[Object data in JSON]
────────────────────

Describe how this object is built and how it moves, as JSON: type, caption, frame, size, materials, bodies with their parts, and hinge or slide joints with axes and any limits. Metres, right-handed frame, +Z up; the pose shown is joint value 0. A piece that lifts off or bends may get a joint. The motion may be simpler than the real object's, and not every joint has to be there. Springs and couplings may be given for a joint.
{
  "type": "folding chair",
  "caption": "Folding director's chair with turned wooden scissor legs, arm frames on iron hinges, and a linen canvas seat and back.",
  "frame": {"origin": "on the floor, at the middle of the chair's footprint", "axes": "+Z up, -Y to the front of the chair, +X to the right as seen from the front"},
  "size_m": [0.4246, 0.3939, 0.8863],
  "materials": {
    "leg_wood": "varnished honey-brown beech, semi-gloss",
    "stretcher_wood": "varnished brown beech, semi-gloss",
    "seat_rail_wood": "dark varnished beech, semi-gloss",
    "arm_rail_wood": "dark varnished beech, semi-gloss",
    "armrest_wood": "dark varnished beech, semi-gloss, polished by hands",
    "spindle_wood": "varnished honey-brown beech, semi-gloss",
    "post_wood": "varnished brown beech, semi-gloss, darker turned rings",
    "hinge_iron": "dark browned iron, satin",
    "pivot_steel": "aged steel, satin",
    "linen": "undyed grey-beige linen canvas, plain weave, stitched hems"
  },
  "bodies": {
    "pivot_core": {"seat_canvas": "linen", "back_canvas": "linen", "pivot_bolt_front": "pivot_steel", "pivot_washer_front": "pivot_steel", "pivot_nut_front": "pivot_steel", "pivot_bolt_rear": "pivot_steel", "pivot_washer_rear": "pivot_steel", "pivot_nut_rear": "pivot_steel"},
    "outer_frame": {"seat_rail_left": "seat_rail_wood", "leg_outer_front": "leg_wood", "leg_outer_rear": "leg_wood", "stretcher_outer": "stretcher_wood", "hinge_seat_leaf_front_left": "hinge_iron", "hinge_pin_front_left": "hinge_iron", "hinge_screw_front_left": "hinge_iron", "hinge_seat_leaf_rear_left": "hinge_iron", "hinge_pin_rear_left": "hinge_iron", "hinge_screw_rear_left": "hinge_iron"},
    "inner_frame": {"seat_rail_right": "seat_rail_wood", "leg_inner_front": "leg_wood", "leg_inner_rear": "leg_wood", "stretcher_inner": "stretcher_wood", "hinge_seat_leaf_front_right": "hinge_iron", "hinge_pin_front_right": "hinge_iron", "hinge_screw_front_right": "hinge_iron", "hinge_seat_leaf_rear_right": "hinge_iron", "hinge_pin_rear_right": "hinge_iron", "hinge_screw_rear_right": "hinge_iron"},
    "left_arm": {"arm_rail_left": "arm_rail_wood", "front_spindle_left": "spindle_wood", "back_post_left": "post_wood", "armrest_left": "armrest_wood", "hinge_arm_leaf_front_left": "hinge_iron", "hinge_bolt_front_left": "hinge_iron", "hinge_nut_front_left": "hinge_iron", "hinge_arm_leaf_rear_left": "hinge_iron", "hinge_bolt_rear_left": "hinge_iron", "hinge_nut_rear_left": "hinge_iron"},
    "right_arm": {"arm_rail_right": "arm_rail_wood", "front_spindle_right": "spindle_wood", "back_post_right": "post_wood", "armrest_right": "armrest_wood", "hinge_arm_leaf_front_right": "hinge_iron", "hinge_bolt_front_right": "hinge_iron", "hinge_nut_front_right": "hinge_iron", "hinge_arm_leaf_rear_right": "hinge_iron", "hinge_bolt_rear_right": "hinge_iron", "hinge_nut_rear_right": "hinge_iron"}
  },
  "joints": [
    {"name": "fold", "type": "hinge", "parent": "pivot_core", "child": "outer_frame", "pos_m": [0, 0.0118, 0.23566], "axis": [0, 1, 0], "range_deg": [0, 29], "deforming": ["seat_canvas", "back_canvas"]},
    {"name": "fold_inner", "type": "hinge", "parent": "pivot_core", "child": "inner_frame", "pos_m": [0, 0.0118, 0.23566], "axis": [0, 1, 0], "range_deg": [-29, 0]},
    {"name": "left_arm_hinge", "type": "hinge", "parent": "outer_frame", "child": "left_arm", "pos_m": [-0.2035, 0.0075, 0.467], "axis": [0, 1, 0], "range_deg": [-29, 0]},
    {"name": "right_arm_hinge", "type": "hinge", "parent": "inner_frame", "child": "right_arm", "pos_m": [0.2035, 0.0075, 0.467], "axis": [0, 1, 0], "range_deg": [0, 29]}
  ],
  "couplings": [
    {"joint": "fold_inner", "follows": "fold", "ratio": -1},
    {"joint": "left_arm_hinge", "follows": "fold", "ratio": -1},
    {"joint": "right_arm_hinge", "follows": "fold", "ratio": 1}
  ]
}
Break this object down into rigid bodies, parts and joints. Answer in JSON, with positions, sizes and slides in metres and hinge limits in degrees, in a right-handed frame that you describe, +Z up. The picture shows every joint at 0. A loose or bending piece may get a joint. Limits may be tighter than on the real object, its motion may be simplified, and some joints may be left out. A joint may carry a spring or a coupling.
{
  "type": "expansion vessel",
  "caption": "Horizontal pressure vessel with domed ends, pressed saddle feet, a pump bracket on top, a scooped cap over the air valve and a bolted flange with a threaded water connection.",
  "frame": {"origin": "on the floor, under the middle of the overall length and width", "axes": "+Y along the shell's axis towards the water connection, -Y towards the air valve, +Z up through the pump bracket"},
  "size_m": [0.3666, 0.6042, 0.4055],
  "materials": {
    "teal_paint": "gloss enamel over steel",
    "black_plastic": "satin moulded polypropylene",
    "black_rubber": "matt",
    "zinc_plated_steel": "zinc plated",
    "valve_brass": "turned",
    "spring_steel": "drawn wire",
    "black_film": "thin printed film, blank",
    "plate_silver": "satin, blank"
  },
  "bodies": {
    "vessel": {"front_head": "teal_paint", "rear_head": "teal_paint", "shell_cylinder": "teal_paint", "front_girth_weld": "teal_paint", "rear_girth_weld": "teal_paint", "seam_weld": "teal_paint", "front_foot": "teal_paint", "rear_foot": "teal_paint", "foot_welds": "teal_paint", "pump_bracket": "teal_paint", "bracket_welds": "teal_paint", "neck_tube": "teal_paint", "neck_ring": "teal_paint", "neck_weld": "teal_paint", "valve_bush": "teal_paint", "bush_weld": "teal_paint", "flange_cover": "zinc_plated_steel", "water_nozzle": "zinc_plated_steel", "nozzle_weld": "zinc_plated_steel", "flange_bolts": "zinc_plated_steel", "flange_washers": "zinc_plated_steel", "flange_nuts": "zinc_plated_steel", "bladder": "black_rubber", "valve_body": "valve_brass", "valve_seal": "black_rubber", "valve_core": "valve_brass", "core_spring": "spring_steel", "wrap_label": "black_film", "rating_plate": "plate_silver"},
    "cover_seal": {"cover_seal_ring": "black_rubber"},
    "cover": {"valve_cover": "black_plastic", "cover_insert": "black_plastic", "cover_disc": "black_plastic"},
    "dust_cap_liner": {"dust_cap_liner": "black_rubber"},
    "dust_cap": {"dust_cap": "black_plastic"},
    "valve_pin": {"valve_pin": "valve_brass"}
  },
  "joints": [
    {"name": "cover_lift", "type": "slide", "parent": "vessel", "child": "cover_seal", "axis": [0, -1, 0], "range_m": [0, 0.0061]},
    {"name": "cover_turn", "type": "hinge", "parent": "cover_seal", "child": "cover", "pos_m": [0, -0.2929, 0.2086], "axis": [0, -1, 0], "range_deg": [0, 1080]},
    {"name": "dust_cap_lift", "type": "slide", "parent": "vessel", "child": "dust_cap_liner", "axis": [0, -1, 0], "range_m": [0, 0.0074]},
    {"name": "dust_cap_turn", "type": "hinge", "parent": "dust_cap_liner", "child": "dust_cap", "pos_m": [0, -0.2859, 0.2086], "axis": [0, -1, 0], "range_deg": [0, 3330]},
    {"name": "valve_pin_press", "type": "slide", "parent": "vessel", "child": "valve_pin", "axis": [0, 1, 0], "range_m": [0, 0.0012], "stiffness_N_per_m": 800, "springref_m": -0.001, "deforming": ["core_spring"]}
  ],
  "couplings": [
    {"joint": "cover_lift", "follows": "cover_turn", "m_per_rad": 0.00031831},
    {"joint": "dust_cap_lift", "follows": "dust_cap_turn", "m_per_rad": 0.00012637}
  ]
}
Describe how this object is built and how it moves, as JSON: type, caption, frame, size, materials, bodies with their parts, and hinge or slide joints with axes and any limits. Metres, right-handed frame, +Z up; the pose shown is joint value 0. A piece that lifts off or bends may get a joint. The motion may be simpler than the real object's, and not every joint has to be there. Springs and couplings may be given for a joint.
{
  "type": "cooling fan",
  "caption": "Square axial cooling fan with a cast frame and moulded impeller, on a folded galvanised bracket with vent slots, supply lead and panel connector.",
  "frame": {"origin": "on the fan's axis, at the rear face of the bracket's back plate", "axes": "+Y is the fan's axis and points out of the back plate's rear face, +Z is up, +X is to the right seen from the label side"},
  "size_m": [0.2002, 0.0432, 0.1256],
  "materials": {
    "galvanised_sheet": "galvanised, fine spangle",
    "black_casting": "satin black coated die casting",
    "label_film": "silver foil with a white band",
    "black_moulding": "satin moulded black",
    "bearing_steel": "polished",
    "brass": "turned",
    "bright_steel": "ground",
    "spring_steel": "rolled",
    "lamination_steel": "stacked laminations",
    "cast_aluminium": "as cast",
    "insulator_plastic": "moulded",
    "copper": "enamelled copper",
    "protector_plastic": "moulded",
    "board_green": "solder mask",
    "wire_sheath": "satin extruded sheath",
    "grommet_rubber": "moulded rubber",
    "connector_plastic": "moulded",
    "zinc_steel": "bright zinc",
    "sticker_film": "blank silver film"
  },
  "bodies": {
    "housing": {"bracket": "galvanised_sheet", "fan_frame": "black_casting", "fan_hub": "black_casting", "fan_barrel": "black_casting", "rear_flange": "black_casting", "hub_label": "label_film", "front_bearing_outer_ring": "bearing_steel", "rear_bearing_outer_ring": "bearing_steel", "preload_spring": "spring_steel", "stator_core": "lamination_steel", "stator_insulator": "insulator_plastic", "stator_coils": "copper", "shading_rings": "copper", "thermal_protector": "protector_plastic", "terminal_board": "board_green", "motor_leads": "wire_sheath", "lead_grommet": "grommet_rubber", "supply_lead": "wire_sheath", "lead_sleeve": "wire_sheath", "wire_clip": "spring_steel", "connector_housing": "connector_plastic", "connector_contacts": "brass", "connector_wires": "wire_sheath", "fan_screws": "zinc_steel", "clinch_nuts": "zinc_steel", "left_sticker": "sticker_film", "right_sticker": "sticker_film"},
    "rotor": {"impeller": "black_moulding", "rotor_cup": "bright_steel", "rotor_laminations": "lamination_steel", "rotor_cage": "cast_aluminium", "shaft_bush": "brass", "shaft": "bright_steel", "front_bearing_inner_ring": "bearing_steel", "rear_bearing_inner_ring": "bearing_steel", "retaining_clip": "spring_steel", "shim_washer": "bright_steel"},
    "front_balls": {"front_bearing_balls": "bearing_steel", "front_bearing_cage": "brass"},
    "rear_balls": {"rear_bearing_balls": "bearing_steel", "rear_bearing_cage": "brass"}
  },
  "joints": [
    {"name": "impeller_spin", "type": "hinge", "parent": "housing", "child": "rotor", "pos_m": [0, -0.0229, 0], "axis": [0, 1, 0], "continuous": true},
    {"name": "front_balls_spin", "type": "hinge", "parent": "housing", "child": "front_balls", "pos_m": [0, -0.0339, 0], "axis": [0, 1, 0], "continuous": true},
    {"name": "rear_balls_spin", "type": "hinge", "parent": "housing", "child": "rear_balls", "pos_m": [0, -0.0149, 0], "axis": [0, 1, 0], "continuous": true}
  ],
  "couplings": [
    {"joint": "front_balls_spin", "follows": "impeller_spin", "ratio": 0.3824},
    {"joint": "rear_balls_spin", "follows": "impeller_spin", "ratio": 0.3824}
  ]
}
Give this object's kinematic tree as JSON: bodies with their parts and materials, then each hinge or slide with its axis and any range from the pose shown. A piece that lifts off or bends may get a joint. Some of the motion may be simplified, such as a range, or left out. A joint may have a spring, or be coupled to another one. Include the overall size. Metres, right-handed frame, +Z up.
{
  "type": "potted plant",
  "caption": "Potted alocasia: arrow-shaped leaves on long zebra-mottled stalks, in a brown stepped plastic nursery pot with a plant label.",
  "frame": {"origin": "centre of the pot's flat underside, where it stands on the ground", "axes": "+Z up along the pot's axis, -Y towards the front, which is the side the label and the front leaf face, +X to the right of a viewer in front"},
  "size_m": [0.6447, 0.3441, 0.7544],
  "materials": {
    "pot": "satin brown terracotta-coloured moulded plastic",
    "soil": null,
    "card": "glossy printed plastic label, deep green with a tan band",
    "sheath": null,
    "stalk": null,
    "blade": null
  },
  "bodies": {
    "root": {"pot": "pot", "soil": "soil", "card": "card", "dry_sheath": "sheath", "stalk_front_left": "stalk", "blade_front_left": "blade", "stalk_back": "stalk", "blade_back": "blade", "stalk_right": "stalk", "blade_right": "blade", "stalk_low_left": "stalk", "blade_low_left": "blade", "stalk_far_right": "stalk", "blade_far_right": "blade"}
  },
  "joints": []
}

────────────────────

Give only the count of lines in which the string "that" appears.

4